Era evidente que Francis I achara conveniente inventar uma grande mentira sobre as suas perseguições. Era suficientemente sagaz para perceber que outros países, especialmente os estados Protestantes da Alemanha, o odiariam pelas suas crueldades. Precisaria destes países como aliados seus contra o imperador Charles V que o havia derrotado em Pavia. Francis I escreveu, pois, aos príncipes germânicos, explicando que os homens que havia lançado nas prisões e nas fogueiras eram da pior espécie: rebeldes, agitadores, um amontoado de anabatistas que desejavam separar a igreja do estado. Teriam sido rebeldes e agitadores o generoso de la Forge, o paralítico Milon, os outros cujas faces Calvino conhecia, e todos os demais que ele lembrava como irmãos no Senhor? Não havia na França quem poderia falar por aqueles que morreram na fogueira. Não havia quem falasse a verdade sobre a fé dos mártires.

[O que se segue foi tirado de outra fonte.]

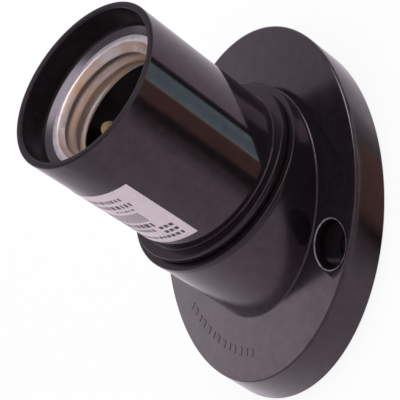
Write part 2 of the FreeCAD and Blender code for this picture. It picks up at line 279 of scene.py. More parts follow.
# Heights and radii that several pieces share
sin_lean, cos_lean = math.sin(tube_lean), math.cos(tube_lean)
flange_bottom = neck_rim_height + parting_gap
flange_top = flange_bottom + flange_thickness
skirt_bottom = shelf_height + insert_flange_thickness + skirt_seat_gap
skirt_outer_radius = neck_bore_radius - thread_clearance
skirt_inner_radius = skirt_outer_radius - skirt_wall
collar_top = mouth_height - collar_top_below_mouth
collar_bottom = collar_top - collar_length
shell_chamber_radius = shell_foot_radius - shell_wall
sleeve_outer_radius = lamp_thread_radius + sheet
sleeve_funnel_radius = lamp_thread_radius + sleeve_flare
sleeve_lip_radius = sleeve_funnel_radius + sleeve_lip_width
collar_bore_radius = sleeve_outer_radius + sleeve_clearance
sleeve_roll_radius = collar_bore_radius + sleeve_roll_grip
insert_flange_radius = neck_bore_radius - insert_flange_clearance
insert_tower_radius = shell_chamber_radius - insert_tower_clearance
insert_cavity_radius = insert_tower_radius - insert_wall
insert_recess_radius = insert_tower_radius - insert_rim_width
insert_top_height = shelf_height + insert_height
insert_floor_top = insert_top_height - insert_recess_depth
insert_ceiling = insert_floor_top - insert_floor
plate_underside = insert_ceiling - terminal_plate_thickness
fixing_offset = insert_cavity_radius - terminal_plate_margin - terminal_plate_gap
terminal_offset = insert_cavity_radius - terminal_screw_inset
label_high = mouth_height - label_below_mouth
label_low = label_high - label_length

# Fineness of the meshes, and the angle from which an edge shades sharp
sharp_edge = math.radians(40.0)
round_steps = 5
bend_steps = 8
bend_stride = 0.35
ring_steps = 288
inner_ring_steps = 144
insert_steps = 192
boss_steps = 72
hole_steps = 48
screw_steps = 64
screw_rows = 60
bore_rows = 44
thread_row_count = 48


# Placing

def to_row(point):
    """A point of the tube's frame in the row frame, both in millimetres."""
    x, y, z = point
    return Vector((x, y * cos_lean - z * sin_lean, plate_thickness + y * sin_lean + z * cos_lean))


def at_contacts(point):
    """A point of the insert's frame, which is turned to its contacts, in the row frame."""
    x, y, z = point
    c, s = math.cos(contact_azimuth), math.sin(contact_azimuth)
    return to_row((x * c - y * s, x * s + y * c, z))


def slice_height(level, radius, azimuth):
    """Height along the tube where a level of the row frame cuts a radius at an azimuth."""
    drop = radius * math.sin(azimuth) * sin_lean
    return (level - plate_thickness - drop) / cos_lean


# Meshes

def rounded_corner(before, here, after, size, steps):
    """Points of the arc that rounds the corner between two others."""
    back = (before - here).normalized()
    ahead = (after - here).normalized()
    half = back.angle(ahead) / 2
    start = here + back * (size / math.tan(half))
    end = here + ahead * (size / math.tan(half))
    centre = here + (back + ahead).normalized() * (size / math.sin(half))
    first, last = start - centre, end - centre
    sweep = math.atan2(first.x * last.y - first.y * last.x, first.dot(last))
    points = []
    for k in range(steps + 1):
        turn = sweep * k / steps
        c, s = math.cos(turn), math.sin(turn)
        points.append(centre + Vector((first.x * c - first.y * s, first.x * s + first.y * c)))
    return points


def rounded_line(corners):
    """Points of a closed (radius, height) outline whose corners (r, z, size) are rounded."""
    places = [Vector(corner[:2]) for corner in corners]
    points = []
    for i, (_, _, size) in enumerate(corners):
        if size > 0:
            after = places[(i + 1) % len(places)]
            points += rounded_corner(places[i - 1], places[i], after, size, round_steps)
        else:
            points.append(places[i])
    return points


def point_at(line, x, z):
    """Index of the outline's point at a radius and a height."""
    return min(range(len(line)), key=lambda i: abs(line[i].x - x) + abs(line[i].y - z))


def in_scene(name, data):
    """New object in the scene."""
    obj = bpy.data.objects.new(name, data)
    bpy.context.scene.collection.objects.link(obj)
    return obj


def new_piece(name, verts, faces, place=to_row):
    """Mesh object, smooth but for sharp edges; place puts its points into the row frame."""
    mesh = bpy.data.meshes.new(name)
    mesh.from_pydata([place(v) * MM for v in verts], [], faces)
    bm = bmesh.new()
    bm.from_mesh(mesh)
    bmesh.ops.recalc_face_normals(bm, faces=bm.faces)
    bm.to_mesh(mesh)
    bm.free()
    return smooth(in_scene(name, mesh))


def smooth(obj):
    obj.data.shade_smooth()
    obj.data.set_sharp_from_angle(angle=sharp_edge)
    return obj


def around(line, azimuth, centre=(0, 0)):
    """Points of a (radius, height) line at an azimuth about an upright axis."""
    c, s = math.cos(azimuth), math.sin(azimuth)
    return [(centre[0] + r * c, centre[1] + r * s, z) for r, z in line]


def stitched(steps, rows, closed=False):
    """Faces between lines of rows points that stand around a whole turn."""
    faces = []
    for i in range(steps):
        j = (i + 1) % steps
        for k in range(rows if closed else rows - 1):
            m = (k + 1) % rows
            faces.append((i * rows + k, j * rows + k, j * rows + m, i * rows + m))
    return faces


def ring_piece(name, line_at, place=to_row, steps=ring_steps):
    """Solid ring from a closed (radius, height) line that may change with the azimuth."""
    verts = []
    for i in range(steps):
        azimuth = math.tau * i / steps
        line = line_at(azimuth)
        verts += around(line, azimuth)
    return new_piece(name, verts, stitched(steps, len(line), True), place)


def turned_piece(name, corners, centre=(0, 0), place=to_row, steps=96):
    """Solid of revolution from an outline that starts and ends on its own axis."""
    low, *inner, high = rounded_line(corners)
    verts = []
    for i in range(steps):
        verts += around(inner, math.tau * i / steps, centre)
    rows = len(inner)
    faces = stitched(steps, rows)
    verts += [(*centre, low.y), (*centre, high.y)]
    for i in range(steps):
        j = (i + 1) % steps
        faces.append((i * rows, j * rows, len(verts) - 2))
        faces.append((i * rows + rows - 1, j * rows + rows - 1, len(verts) - 1))
    return new_piece(name, verts, faces, place)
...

Mas um francês no exílio podia falar. O francês que estava hospedado com a Sr. Klein em Basel sentou-se a sua escrivaninha e mergulhou sua pena no tinteiro. Trabalhou febrilmente para concluir o que estava escrevendo. Era o fim do verão quando escreveu a carta dedicatória, Acrescentando a carta aos seis capítulos já concluídos, Calvino foi a casa de Thomas Platter, o tipógrafo cuja oficina se encontrava na tabuleta do Urso Preto.